I’m not referring to the branch of a tree or the vapor that water becomes when heated. I’m referring to an educational process that is at the core of all the exhibits and events we create at the Omaha Children’s Museum.
So what’s the difference between STEM and STEAM?
STEM stands for Science, Technology, Engineering, and Math. STEAM adds the Arts to this great list.
STEM learning has a profound impact on our society.
- Sciences are crucial for advancements in medicine.
- Technology and engineering are vital to creating the architecture and products we rely on daily.
- Mathematics can be seen in every part of our economy, from accounting and logarithms to calculus.
Introducing STEM concepts to children at an early age is key to ensuring success later in life. "Students are extremely curious and impressionable, so instilling an interest at an early age could spark a lasting desire to pursue a career in any of these fields." (STEM Education, 2016).
But what about the "A" in "Arts?"
In recent years, STEM learning has expanded to include Art as well.

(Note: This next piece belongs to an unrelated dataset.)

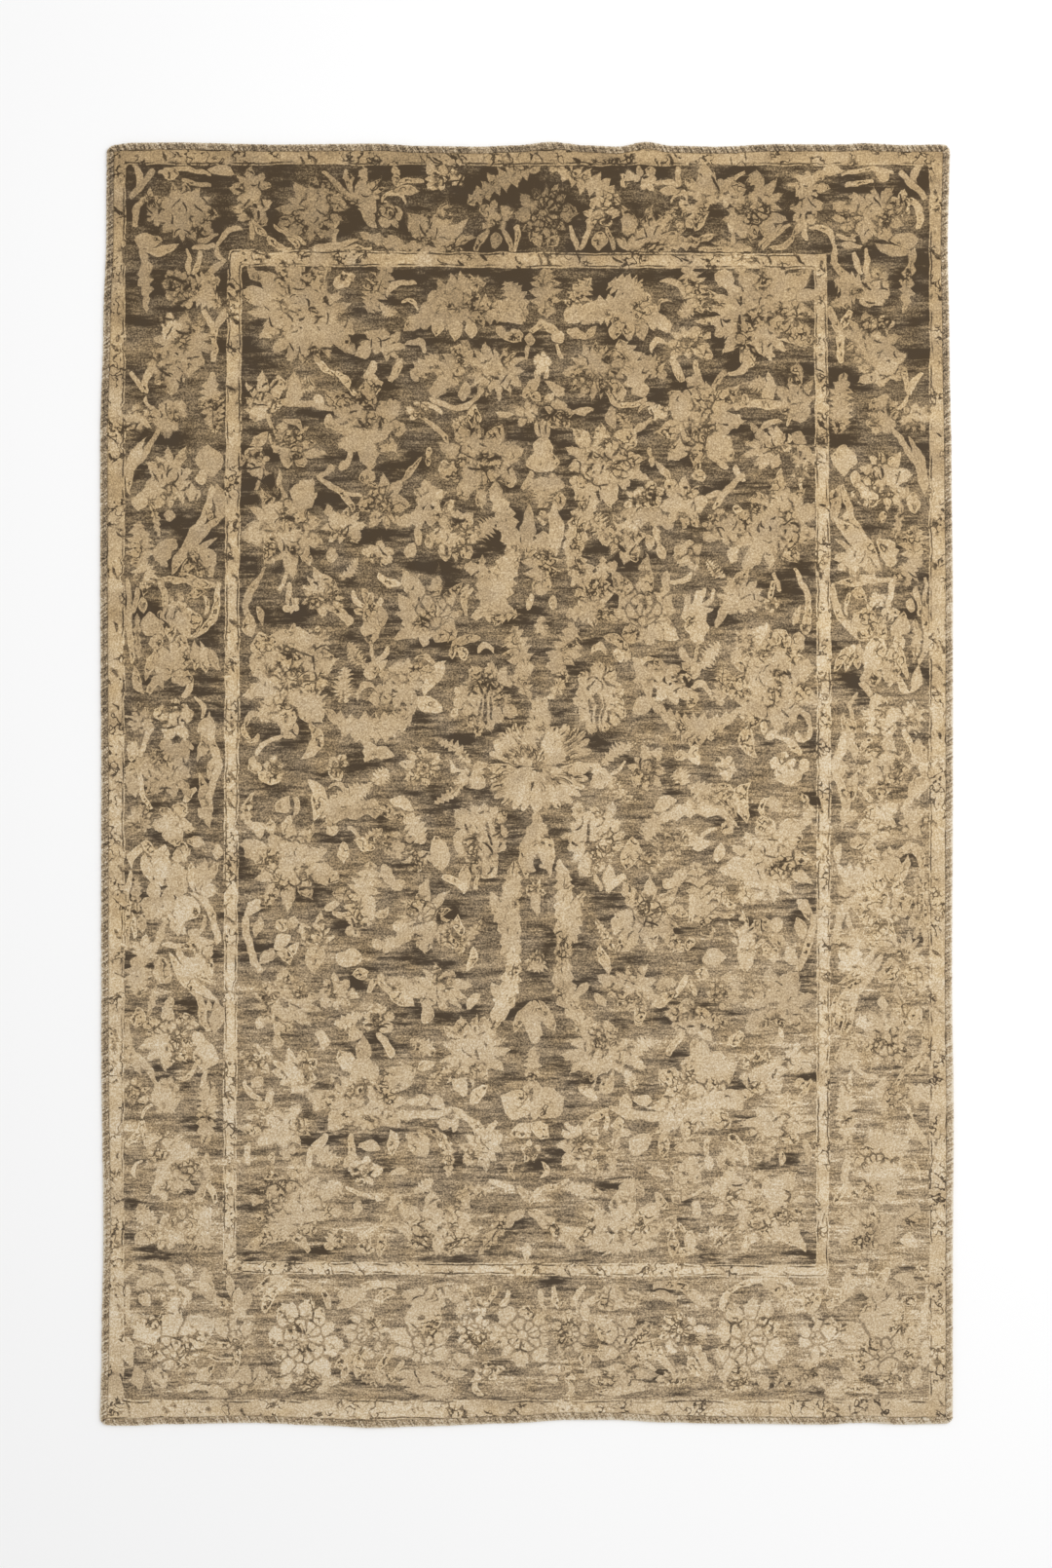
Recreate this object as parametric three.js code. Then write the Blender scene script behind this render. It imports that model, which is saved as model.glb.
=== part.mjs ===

This has created a shift in the importance of Arts and how each of these five elements works together.
Learning about arts and design teaches students to be flexible in their thinking, to take risks and come up with creative solutions to problems. The mind of a scientist or technologist can come up with creative solutions to today’s challenges like healthcare and urban redevelopment.
S-T-E-M with the A includes:
- Sharing knowledge with communication and language arts, “voice” – impact, power, legacy
- A working knowledge of manual and physical arts, including how-to and fitness
- Better understanding past and present cultures and aesthetics through the fine arts
- Rhythmic and emotional use of math, physics, physiology and often language with the musical arts
- Understanding sociological developments, human nature, and ethics with the liberal arts
- (STEAM Education Program Description, 2015)
Since STEAM focuses on all aspects of learning, we at the Omaha Children’s Museum have built STEAM learning objectives into daily programming, special event programming, outreaches, camps, exhibit design, and staff interactions.
Every part of the play that goes on at the museum is designed to help children develop the thinking skills needed to solve STEAM problems! How cool is that?!